=== Problem details ===
Include in the output exactly the lines from the opening of the data through the line containing "two song birds.", and nothing more.

=== Given information ===

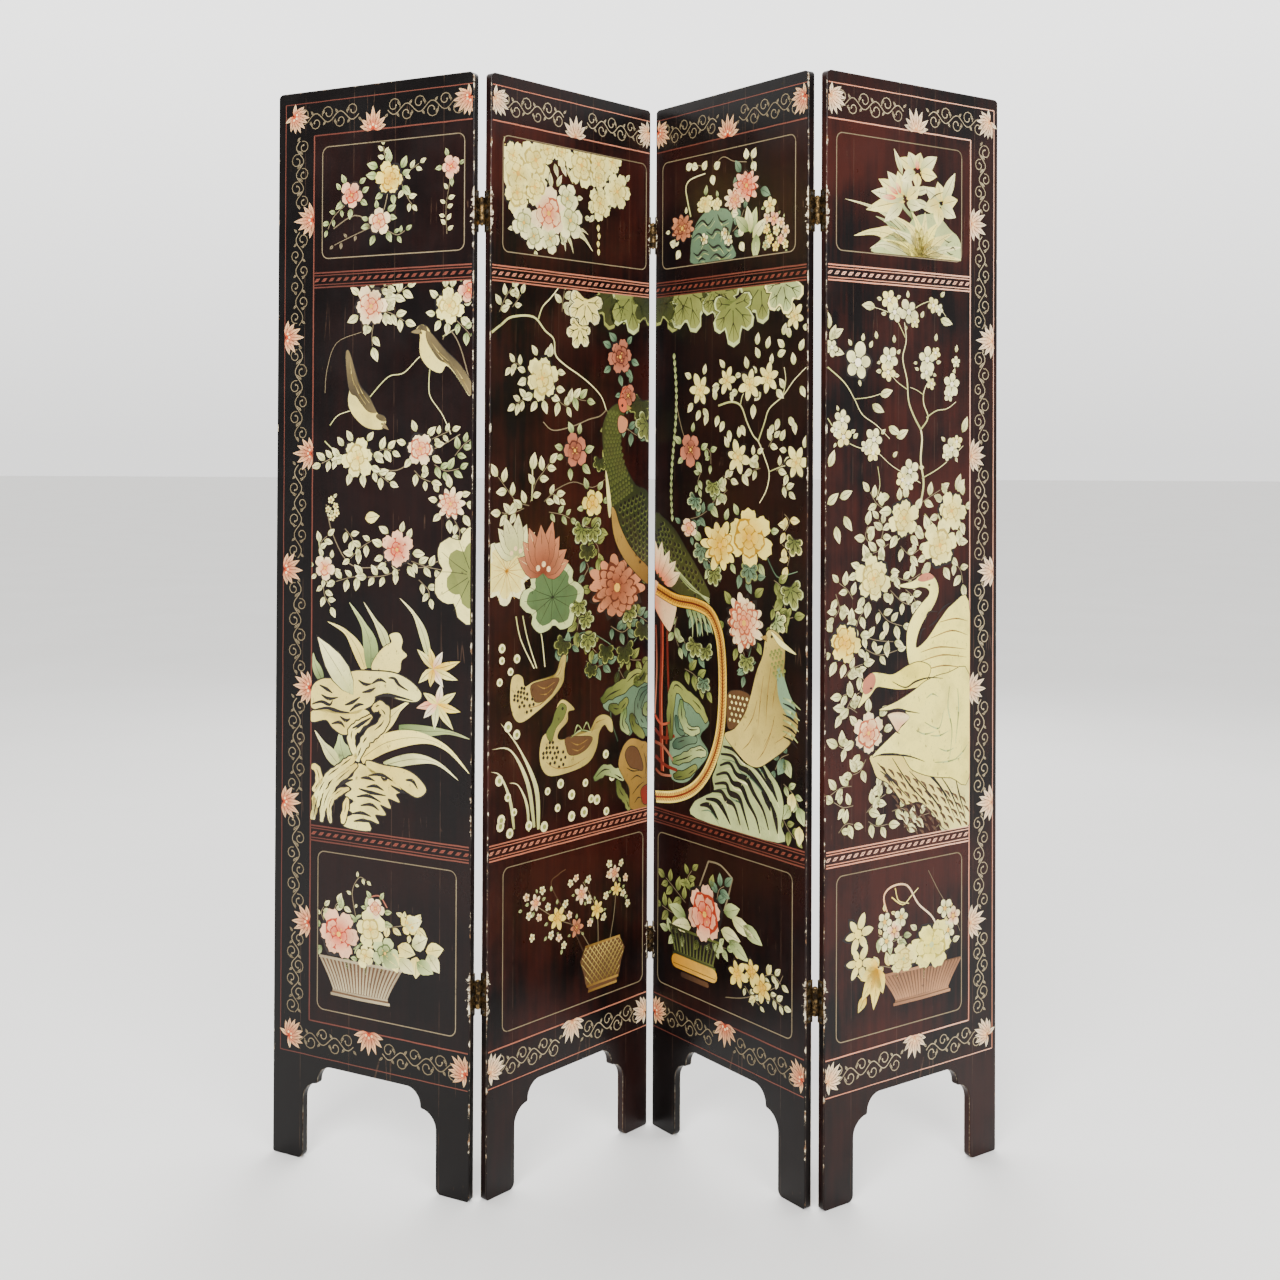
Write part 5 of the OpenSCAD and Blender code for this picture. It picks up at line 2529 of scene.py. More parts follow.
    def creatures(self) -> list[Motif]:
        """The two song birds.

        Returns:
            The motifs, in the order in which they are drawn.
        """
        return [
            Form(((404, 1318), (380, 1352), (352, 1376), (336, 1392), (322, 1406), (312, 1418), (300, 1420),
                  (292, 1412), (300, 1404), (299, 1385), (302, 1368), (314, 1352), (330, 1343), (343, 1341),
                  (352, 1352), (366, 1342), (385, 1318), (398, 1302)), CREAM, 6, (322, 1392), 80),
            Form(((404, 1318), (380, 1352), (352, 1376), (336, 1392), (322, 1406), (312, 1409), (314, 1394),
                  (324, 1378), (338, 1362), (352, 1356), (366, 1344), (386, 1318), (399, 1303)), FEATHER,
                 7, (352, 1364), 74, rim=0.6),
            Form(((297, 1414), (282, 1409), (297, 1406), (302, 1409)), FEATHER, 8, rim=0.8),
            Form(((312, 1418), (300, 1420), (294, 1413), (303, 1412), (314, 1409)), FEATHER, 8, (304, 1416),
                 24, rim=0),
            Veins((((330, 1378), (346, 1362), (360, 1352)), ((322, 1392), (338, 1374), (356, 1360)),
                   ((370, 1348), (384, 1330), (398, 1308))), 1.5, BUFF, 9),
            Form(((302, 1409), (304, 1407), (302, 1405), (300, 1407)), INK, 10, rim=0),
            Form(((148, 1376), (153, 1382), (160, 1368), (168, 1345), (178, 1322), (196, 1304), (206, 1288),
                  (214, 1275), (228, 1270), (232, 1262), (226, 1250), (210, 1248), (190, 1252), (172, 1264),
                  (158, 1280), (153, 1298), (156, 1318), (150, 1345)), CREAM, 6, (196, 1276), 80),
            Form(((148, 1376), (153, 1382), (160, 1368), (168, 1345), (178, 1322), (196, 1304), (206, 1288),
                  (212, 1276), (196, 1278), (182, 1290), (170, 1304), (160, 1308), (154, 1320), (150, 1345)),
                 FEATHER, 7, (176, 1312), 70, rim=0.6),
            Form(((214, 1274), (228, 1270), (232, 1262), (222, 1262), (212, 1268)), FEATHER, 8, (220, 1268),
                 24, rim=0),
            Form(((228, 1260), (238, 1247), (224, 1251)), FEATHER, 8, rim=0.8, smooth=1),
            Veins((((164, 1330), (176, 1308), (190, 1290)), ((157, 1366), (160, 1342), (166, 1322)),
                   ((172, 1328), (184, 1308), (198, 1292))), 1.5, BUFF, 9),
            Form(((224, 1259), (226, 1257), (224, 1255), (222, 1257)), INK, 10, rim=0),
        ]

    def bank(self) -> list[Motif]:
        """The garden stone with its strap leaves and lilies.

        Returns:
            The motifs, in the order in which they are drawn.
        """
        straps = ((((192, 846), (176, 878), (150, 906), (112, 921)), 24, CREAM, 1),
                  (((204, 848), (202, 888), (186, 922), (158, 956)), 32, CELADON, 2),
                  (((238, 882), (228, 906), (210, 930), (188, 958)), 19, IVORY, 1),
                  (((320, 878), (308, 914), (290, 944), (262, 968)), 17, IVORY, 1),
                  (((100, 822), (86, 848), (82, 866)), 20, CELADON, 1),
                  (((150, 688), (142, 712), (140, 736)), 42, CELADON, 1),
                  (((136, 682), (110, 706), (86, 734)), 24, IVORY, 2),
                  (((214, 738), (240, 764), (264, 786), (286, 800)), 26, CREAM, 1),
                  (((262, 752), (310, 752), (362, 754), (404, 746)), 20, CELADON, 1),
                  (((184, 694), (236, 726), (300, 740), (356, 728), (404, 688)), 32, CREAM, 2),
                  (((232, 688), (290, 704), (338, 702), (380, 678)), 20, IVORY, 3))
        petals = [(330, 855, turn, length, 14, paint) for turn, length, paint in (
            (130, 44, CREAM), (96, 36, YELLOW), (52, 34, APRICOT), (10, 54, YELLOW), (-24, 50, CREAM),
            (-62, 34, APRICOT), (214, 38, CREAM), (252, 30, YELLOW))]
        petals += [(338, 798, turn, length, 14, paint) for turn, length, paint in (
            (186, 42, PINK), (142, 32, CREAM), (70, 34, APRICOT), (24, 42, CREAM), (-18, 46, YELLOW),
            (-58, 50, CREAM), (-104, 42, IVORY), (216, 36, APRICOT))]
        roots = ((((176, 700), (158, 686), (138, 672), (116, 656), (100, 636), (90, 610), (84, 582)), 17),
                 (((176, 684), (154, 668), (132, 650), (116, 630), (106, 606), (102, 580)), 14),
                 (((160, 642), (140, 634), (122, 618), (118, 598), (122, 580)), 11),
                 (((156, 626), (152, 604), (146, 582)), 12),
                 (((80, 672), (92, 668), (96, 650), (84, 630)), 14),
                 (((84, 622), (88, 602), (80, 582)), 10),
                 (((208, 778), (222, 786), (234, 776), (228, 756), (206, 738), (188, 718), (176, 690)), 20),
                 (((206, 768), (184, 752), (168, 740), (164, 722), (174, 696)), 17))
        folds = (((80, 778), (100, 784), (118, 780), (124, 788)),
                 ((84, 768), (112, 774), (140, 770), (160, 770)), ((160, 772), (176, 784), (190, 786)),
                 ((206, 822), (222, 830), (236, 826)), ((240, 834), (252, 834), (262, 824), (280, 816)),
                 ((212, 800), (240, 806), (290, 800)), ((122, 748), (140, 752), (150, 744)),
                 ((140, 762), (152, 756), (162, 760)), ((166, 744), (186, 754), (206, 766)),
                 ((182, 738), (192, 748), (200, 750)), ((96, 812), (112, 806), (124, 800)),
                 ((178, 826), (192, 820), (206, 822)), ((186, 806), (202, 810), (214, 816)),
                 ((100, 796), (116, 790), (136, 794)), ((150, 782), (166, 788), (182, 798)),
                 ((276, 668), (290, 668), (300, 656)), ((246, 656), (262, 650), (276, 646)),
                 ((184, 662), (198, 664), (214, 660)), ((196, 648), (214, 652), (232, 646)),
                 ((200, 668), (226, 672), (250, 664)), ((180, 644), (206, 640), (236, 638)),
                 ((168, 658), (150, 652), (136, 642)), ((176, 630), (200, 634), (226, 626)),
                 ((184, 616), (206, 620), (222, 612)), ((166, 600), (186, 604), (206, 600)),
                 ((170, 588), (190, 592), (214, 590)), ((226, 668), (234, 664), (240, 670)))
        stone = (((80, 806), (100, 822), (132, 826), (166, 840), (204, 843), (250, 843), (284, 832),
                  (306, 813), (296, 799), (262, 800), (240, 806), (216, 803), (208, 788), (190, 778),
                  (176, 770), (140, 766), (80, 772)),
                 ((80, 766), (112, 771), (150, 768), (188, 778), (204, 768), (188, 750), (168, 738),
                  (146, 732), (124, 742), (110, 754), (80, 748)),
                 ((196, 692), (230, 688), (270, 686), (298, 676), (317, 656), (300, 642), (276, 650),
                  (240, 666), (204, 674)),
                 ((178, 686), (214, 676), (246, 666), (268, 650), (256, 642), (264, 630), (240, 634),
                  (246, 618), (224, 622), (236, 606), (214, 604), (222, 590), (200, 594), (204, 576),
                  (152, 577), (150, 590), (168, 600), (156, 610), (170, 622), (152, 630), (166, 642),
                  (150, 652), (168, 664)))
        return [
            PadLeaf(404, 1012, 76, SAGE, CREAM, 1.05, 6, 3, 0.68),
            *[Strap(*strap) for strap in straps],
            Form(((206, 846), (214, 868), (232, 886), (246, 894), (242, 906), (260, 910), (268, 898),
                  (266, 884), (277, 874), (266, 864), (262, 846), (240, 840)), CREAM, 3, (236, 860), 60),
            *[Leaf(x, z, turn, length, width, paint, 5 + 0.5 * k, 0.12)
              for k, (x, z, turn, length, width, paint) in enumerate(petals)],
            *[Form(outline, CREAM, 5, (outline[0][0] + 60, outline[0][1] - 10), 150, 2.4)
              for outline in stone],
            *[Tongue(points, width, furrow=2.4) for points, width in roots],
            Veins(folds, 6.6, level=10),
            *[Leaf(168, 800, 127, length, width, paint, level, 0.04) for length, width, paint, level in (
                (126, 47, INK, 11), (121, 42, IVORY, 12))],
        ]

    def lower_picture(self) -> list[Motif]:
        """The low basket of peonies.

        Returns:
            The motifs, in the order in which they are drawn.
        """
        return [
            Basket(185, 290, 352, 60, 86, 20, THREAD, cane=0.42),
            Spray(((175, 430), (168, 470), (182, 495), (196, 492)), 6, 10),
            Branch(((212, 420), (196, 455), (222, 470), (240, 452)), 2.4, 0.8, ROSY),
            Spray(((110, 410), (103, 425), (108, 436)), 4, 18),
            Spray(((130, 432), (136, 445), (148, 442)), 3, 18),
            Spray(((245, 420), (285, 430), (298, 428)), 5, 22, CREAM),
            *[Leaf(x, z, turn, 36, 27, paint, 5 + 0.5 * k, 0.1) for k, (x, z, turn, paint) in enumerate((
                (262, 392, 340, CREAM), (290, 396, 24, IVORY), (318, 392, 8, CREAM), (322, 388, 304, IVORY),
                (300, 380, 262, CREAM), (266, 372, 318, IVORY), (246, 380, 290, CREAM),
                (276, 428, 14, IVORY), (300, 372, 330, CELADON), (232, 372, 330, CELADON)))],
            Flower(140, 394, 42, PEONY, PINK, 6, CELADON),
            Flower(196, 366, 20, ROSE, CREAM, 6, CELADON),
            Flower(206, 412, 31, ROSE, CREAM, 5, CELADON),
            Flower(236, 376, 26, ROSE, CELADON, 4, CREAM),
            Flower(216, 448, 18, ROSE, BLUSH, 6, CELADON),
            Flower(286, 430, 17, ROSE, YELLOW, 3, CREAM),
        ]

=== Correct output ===
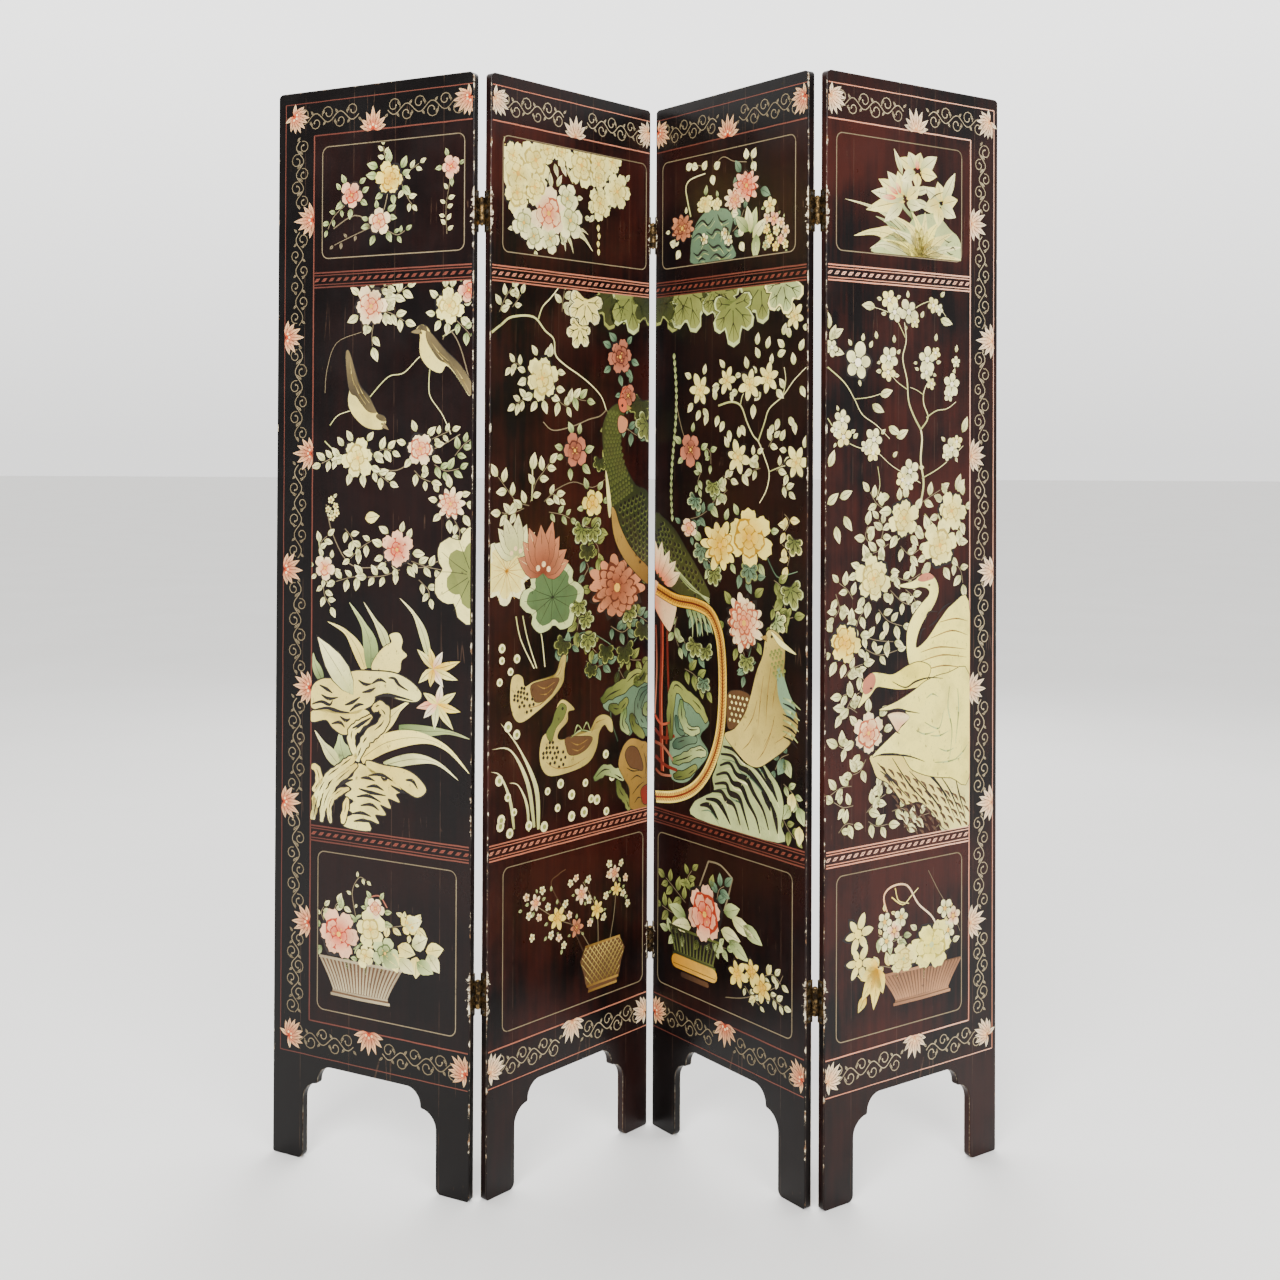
Write part 5 of the OpenSCAD and Blender code for this picture. It picks up at line 2529 of scene.py. More parts follow.
    def creatures(self) -> list[Motif]:
        """The two song birds.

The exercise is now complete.